Return, word for word, every line that follows.

+++ Collected material +++

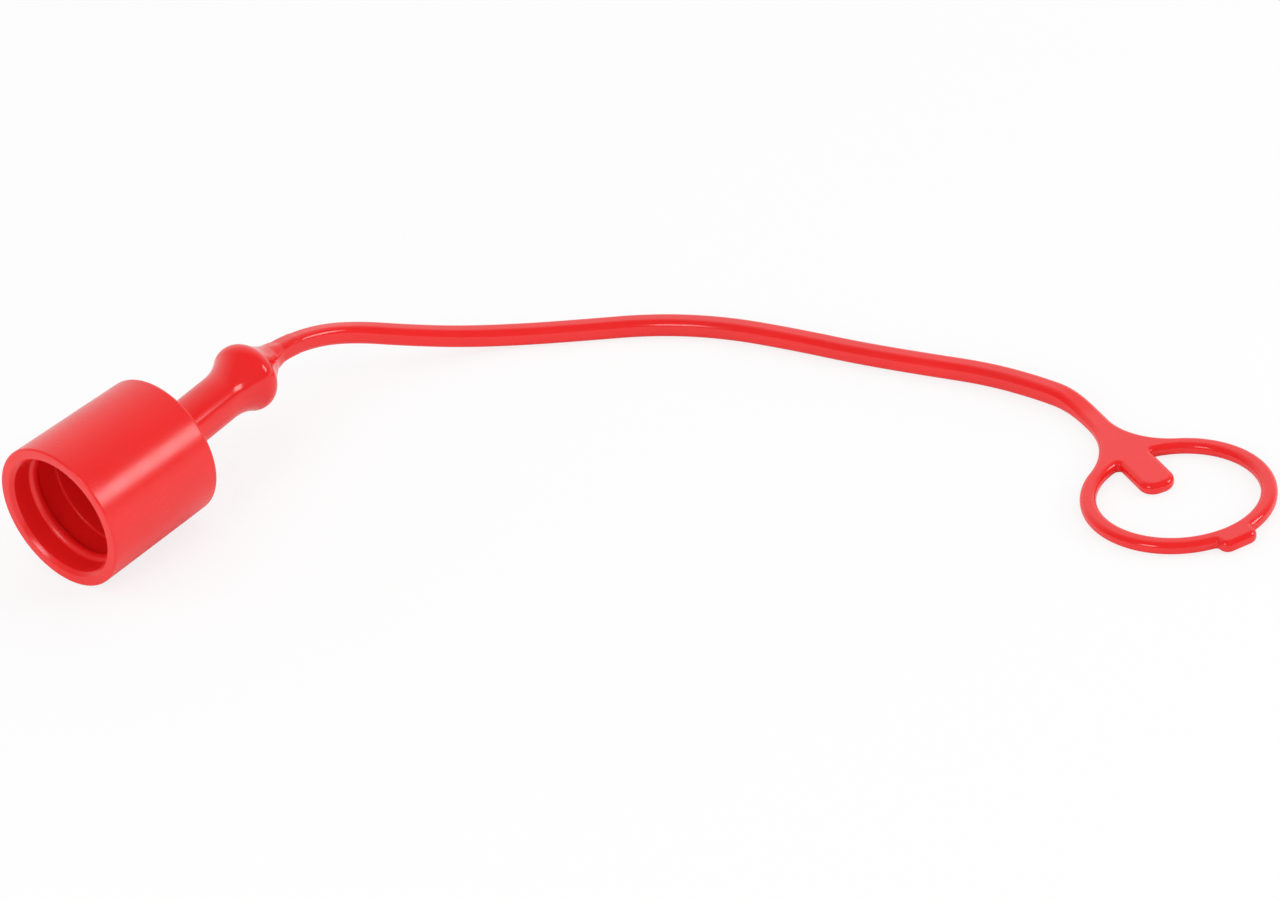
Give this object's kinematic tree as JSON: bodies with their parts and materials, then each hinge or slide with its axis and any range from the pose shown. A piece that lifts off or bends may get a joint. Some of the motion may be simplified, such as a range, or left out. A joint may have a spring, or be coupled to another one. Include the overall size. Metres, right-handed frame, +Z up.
{
  "type": "tethered thread protection cap",
  "caption": "Soft moulded cap with an inner snap bead, a neck with a knob, a long curved strap, and a flat tether ring with an inner tongue and a pull tab.",
  "frame": {"origin": "centre of the cup's mouth, on the bore's axis, in the plane of the flat lip", "axes": "-X out of the mouth along the bore's axis, +X towards the cup's back, +Z up from the table it lies on; the ring lies off towards -Y"},
  "size_m": [0.1442, 0.213, 0.0308],
  "materials": {
    "pvc": "soft red moulded PVC, satin on the cup and glossier on the strap and ring"
  },
  "bodies": {
    "root": {"protection_cap": "pvc"}
  },
  "joints": []
}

+++

Complete response
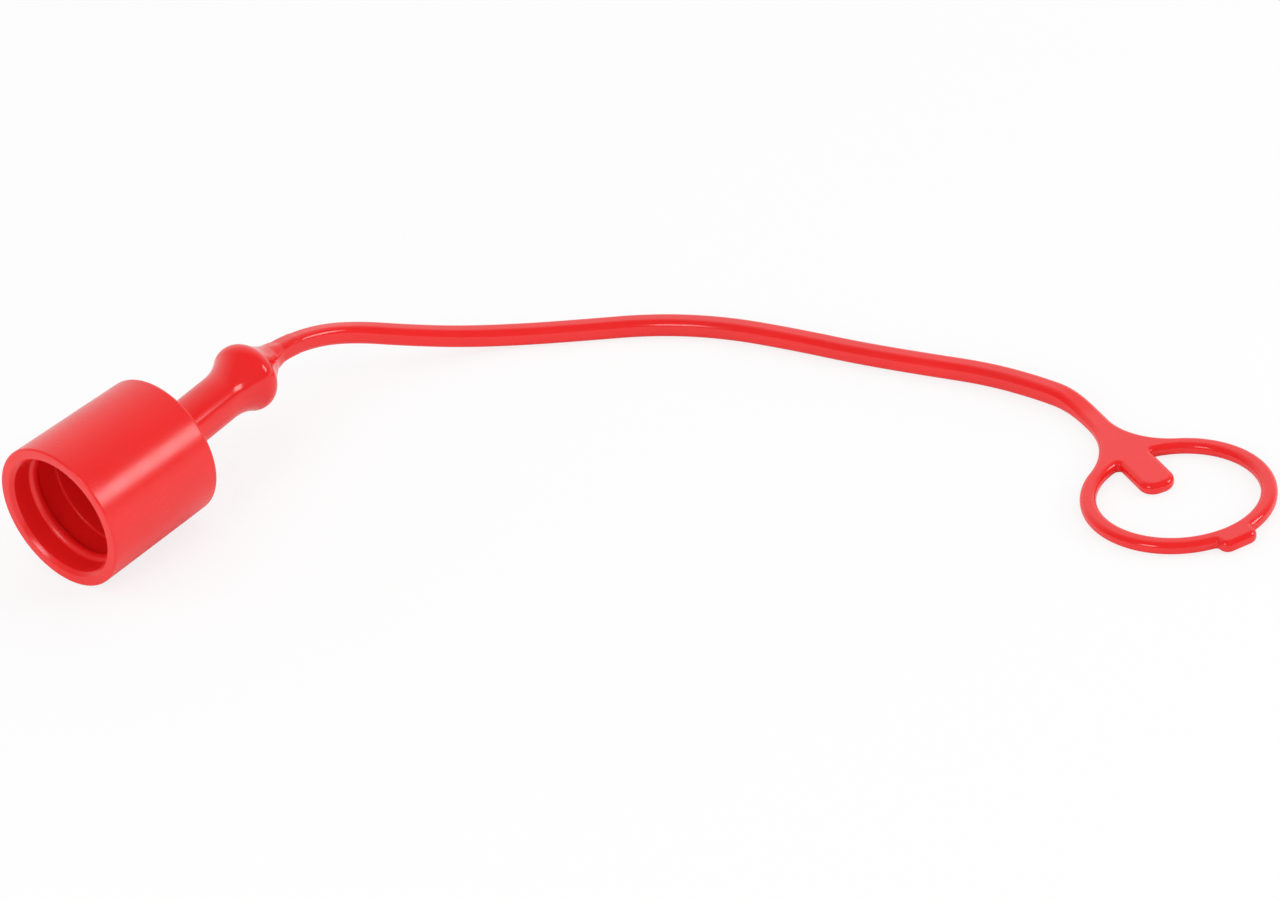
Give this object's kinematic tree as JSON: bodies with their parts and materials, then each hinge or slide with its axis and any range from the pose shown. A piece that lifts off or bends may get a joint. Some of the motion may be simplified, such as a range, or left out. A joint may have a spring, or be coupled to another one. Include the overall size. Metres, right-handed frame, +Z up.
{
  "type": "tethered thread protection cap",
  "caption": "Soft moulded cap with an inner snap bead, a neck with a knob, a long curved strap, and a flat tether ring with an inner tongue and a pull tab.",
  "frame": {"origin": "centre of the cup's mouth, on the bore's axis, in the plane of the flat lip", "axes": "-X out of the mouth along the bore's axis, +X towards the cup's back, +Z up from the table it lies on; the ring lies off towards -Y"},
  "size_m": [0.1442, 0.213, 0.0308],
  "materials": {
    "pvc": "soft red moulded PVC, satin on the cup and glossier on the strap and ring"
  },
  "bodies": {
    "root": {"protection_cap": "pvc"}
  },
  "joints": []
}